Ben Lerner, 10:04 (2014)
Written in a style somewhere between prose and poetry, Lerner’s fiction has attracted attention for its “autofictional” blend of autobiography and fiction in a cutting-edge genre of contemporary writing. 10:04 frames the oncoming future through a narrative which reflects upon the production and materiality of the book itself. Lerner generates poetic correspondences which lead to moments of heightened awareness of the relationships between people, objects, and the environment. The text’s plot is bookended by two hurricanes, while the narrator is sensitive to how everyday events and interactions feel defamiliarized and even subdued during social and political crises.

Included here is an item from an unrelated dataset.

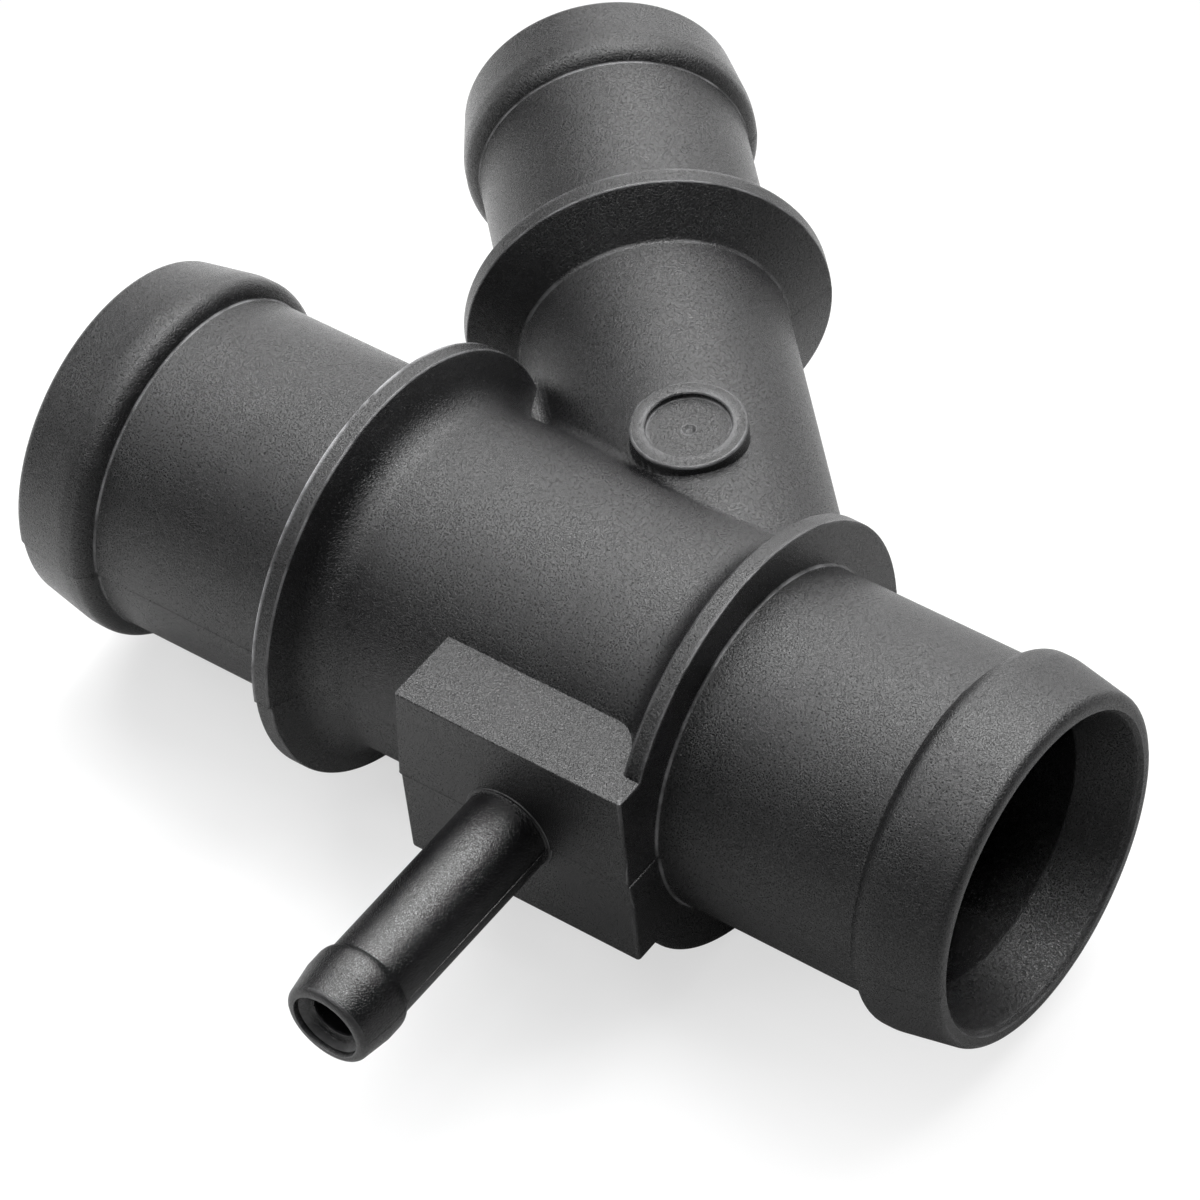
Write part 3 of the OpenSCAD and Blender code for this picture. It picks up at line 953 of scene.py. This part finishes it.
class PIPE_OT_moulding(bpy.types.Operator):
    """Builds the one-piece moulding from revolved outlines, block and waterways"""

    bl_idname = "pipe.moulding"
    bl_label = "Build Moulding"

    def execute(self, context):
        scene = context.scene
        run, branch, side, detail = (scene.pipe_run, scene.pipe_branch, scene.pipe_side,
                                     scene.pipe_moulding)
        skin = nylon(scene.pipe_finish, -side.front)
        body = run_outside(run, detail)
        for shape in (
            branch_outside(branch, detail),
            crotch_fillet(run, branch),
            crotch_plan(run, branch, detail, branch.web_half),
            web_fillet(run, branch, detail),
            boss(branch),
            block(run, side),
            nipple_outside(side),
        ):
            combine(body, shape, "UNION")
        part_moulds(body, detail)
        for cutter in waterways(run, branch, side, detail):
            combine(body, cutter, "DIFFERENCE")
        combine(body, boss_recess(branch), "DIFFERENCE")
        keep_inside(body.data, SEAT_LOW, SEAT_HIGH)
        mark_edges(body.data, run)

        body.name = body.data.name = "moulded_pipe"
        # The block and the web bring faces without a material, so the body gets it as a whole.
        body.data.materials.clear()
        body.data.materials.append(skin)
        shading = body.modifiers.new("Even Shading", "WEIGHTED_NORMAL")
        shading.keep_sharp = True
        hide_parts(NODE)
        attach(body, "root")
        return {"FINISHED"}


def outwards(azimuth, elevation):
    """Unit direction from the part out to what looks at it from these angles."""
    level = math.cos(elevation)
    return Vector((math.sin(azimuth) * level, -math.cos(azimuth) * level, math.sin(elevation)))


def lamp(name, size, radiance, azimuth, elevation, distance, target):
    """A soft lamp, as bright as radiance times white, that looks at target."""
    data = bpy.data.lights.new(name, "AREA")
    data.shape = "RECTANGLE"
    data.size, data.size_y = size
    data.energy = math.pi * size[0] * size[1] * radiance
    obj = link(name, data)
    back = outwards(math.radians(azimuth), math.radians(elevation))
    obj.location = target + back * distance
    obj.rotation_euler = back.to_track_quat("Z", "Y").to_euler()
    obj.visible_camera = False
    return obj


class PIPE_OT_studio(bpy.types.Operator):
    """Sets up the pale floor, the soft lamps, the white background and the camera"""

    bl_idname = "pipe.studio"
    bl_label = "Build Studio"

    def execute(self, context):
        scene = context.scene
        studio = scene.pipe_studio
        centre = (SEAT_LOW + SEAT_HIGH) / 2
        self.add_floor(studio, centre)
        self.add_lamps(centre)
        self.add_world(scene, studio)
        self.add_camera(scene, studio)
        scene.view_settings.view_transform = "Standard"
        return {"FINISHED"}

    @staticmethod
    def add_floor(studio, centre):
        """A wide square under the part, with its origin a little left of the part's middle."""
        reach, offset = 3.0, 20 * MM
        mesh = bpy.data.meshes.new("floor")
        mesh.from_pydata([(-reach, -reach, 0), (reach, -reach, 0), (reach, reach, 0),
                          (-reach, reach, 0)], [], [(0, 1, 2, 3)])
        floor = link("floor", mesh)
        floor.location = (centre.x - offset, centre.y, SEAT_LOW.z)
        mesh.materials.append(floor_material(studio))

    @staticmethod
    def add_lamps(centre):
        """The soft cards of RINGS, all at one distance."""
        for elevation, width, cards in RINGS:
            for azimuth, radiance in cards.items():
                lamp(f"Card {elevation} {azimuth}", (width, CARD_HEIGHT), radiance, azimuth,
                     elevation, CARD_DISTANCE, centre)

    @staticmethod
    def add_world(scene, studio):
        """White where the camera sees it, a weak grey light for everything else."""
        world = bpy.data.worlds.new("Studio")
        world.use_nodes = True
        nodes, links = world.node_tree.nodes, world.node_tree.links
        plain = nodes["Background"]
        plain.inputs["Color"].default_value = (1, 1, 1, 1)
        plain.inputs["Strength"].default_value = studio.ambient
        white = nodes.new("ShaderNodeBackground")
        white.inputs["Color"].default_value = (1, 1, 1, 1)
        path = nodes.new("ShaderNodeLightPath")
        seen = math_node(nodes, "MAXIMUM", path.outputs["Is Camera Ray"],
                         path.outputs["Is Transmission Ray"])
        mix = nodes.new("ShaderNodeMixShader")
        links.new(seen, mix.inputs[0])
        links.new(plain.outputs[0], mix.inputs[1])
        links.new(white.outputs[0], mix.inputs[2])
        links.new(mix.outputs[0], nodes["World Output"].inputs["Surface"])
        scene.world = world

    @staticmethod
    def add_camera(scene, studio):
        """The camera, placed round its target by azimuth, elevation and roll."""
        roll = studio.roll
        back = outwards(studio.azimuth, studio.elevation)
        right = Vector((math.cos(studio.azimuth), math.sin(studio.azimuth), 0))
        up = back.cross(right)
        across = right * math.cos(roll) + up * math.sin(roll)
        upright = up * math.cos(roll) - right * math.sin(roll)
        place = Vector((studio.target_x, studio.target_y, 0)) + back * studio.distance
        camera = bpy.data.cameras.new("Camera")
        camera.sensor_width = 36
        camera.lens = studio.lens
        camera.clip_start, camera.clip_end = 0.01, 20
        obj = link("Camera", camera)
        obj.matrix_world = Matrix((across, upright, back)).transposed().to_4x4()
        obj.location = place
        scene.camera = obj


class PIPE_PT_panel(bpy.types.Panel):
    """Lists the pipe's sizes, finish and build steps"""

    bl_idname = "PIPE_PT_panel"
    bl_label = "Coolant Distributor Pipe"
    bl_space_type = "VIEW_3D"
    bl_region_type = "UI"
    bl_category = "Coolant Pipe"

    def draw(self, context):
        for name, operator in (("pipe_run", None), ("pipe_branch", None), ("pipe_side", None),
                               ("pipe_moulding", None), ("pipe_finish", "pipe.moulding"),
                               ("pipe_studio", "pipe.studio")):
            group = getattr(context.scene, name)
            box = self.layout.box()
            box.label(text=group.bl_rna.description)
            for key in group.__annotations__:
                box.prop(group, key)
            if operator:
                box.operator(operator)


GROUPS = {
    "pipe_run": PIPE_PG_run,
    "pipe_branch": PIPE_PG_branch,
    "pipe_side": PIPE_PG_side,
    "pipe_moulding": PIPE_PG_moulding,
    "pipe_finish": PIPE_PG_finish,
    "pipe_studio": PIPE_PG_studio,
}
CLASSES = (*GROUPS.values(), PIPE_OT_moulding, PIPE_OT_studio, PIPE_PT_panel)


def register():
    """Registers the classes and hangs the property groups on the scene."""
    for cls in CLASSES:
        bpy.utils.register_class(cls)
    for name, group in GROUPS.items():
        setattr(bpy.types.Scene, name, bpy.props.PointerProperty(type=group))


def unregister():
    """Takes away what register added."""
    for name in GROUPS:
        delattr(bpy.types.Scene, name)
    for cls in reversed(CLASSES):
        bpy.utils.unregister_class(cls)


def main():
    """Builds everything."""
    register()
    bpy.ops.pipe.moulding()
    bpy.ops.pipe.studio()
    bpy.context.view_layer.update()


if __name__ == "__main__":
    main()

In 10:04, Lerner contemplates the world as we know it, speculating on how contingencies of environmental crisis will fundamentally change human life. Given the fact that the world is experiencing the destructive repercussions of human history, 10:04 represents visions of the future and the damage of climate change to appeal for collective responsibility and the realisation of compassionate politics amidst the precariousness of the contemporary moment.
Jeanette Winterson: The Powerbook (2000)
Winterson’s texts are renowned for their experimental, self-conscious techniques and The Powerbook is no exception. Published in 2000, Winterson responds to the technological optimism of the twenty-first century through a novel fixated on questions of futurity and the direction of human history.
The novel’s unconventional romantic plot is enacted through the exchange of online stories and interconnected webs of fantasy and reality. Throughout The Powerbook, Winterson demonstrates the ways in which people can redefine established norms of gender, sexuality, and history through storytelling. The fluidity offered by virtual storytelling in The Powerbook dissolves boundaries of established knowledge to present love and compassion as catalysts for change in alternative worlds. Winterson’s text often addresses the reader in the second-person, urging the reader to “break the narrative” and actively change how they see their world through the process of reading The Powerbook. While many readers focus on the feminist resonances of the text, Winterson portrays storytelling as a means of reinvention to foreground the importance of caring for each other and the world we live in despite the violence of the past and uncertainty of the future.
Max Porter: Lanny (2019)
Another hybrid of poetic and prose styles, Lanny is an unconventional blend of fable and experimental prose about a young boy and a community in rural England. The story shifts between the voices of Lanny’s parents, neighbours, and the mysterious Dead Papa Toothwart – a treelike figure of childhood stories who collects scraps of language from the locals (which are presented in typography sprawling across the page). Lanny seems to have an affinity for nature and playful relationships to his environment, often in contrast to the people around him who are caught in structures of modern life. The twist of the story’s plot is presented through a proliferation of voices with different responses to an event that challenges the local community, redefining their disconnection from each other into a collective.
Porter’s strange and mischievous prose evokes growth and childlike imagination as responses to social division and ecological and political crises in England, prompting the reader to see the world anew as part of a collective ecosystem that values play, multiplicity, and difference in contrast to self-centred individualism.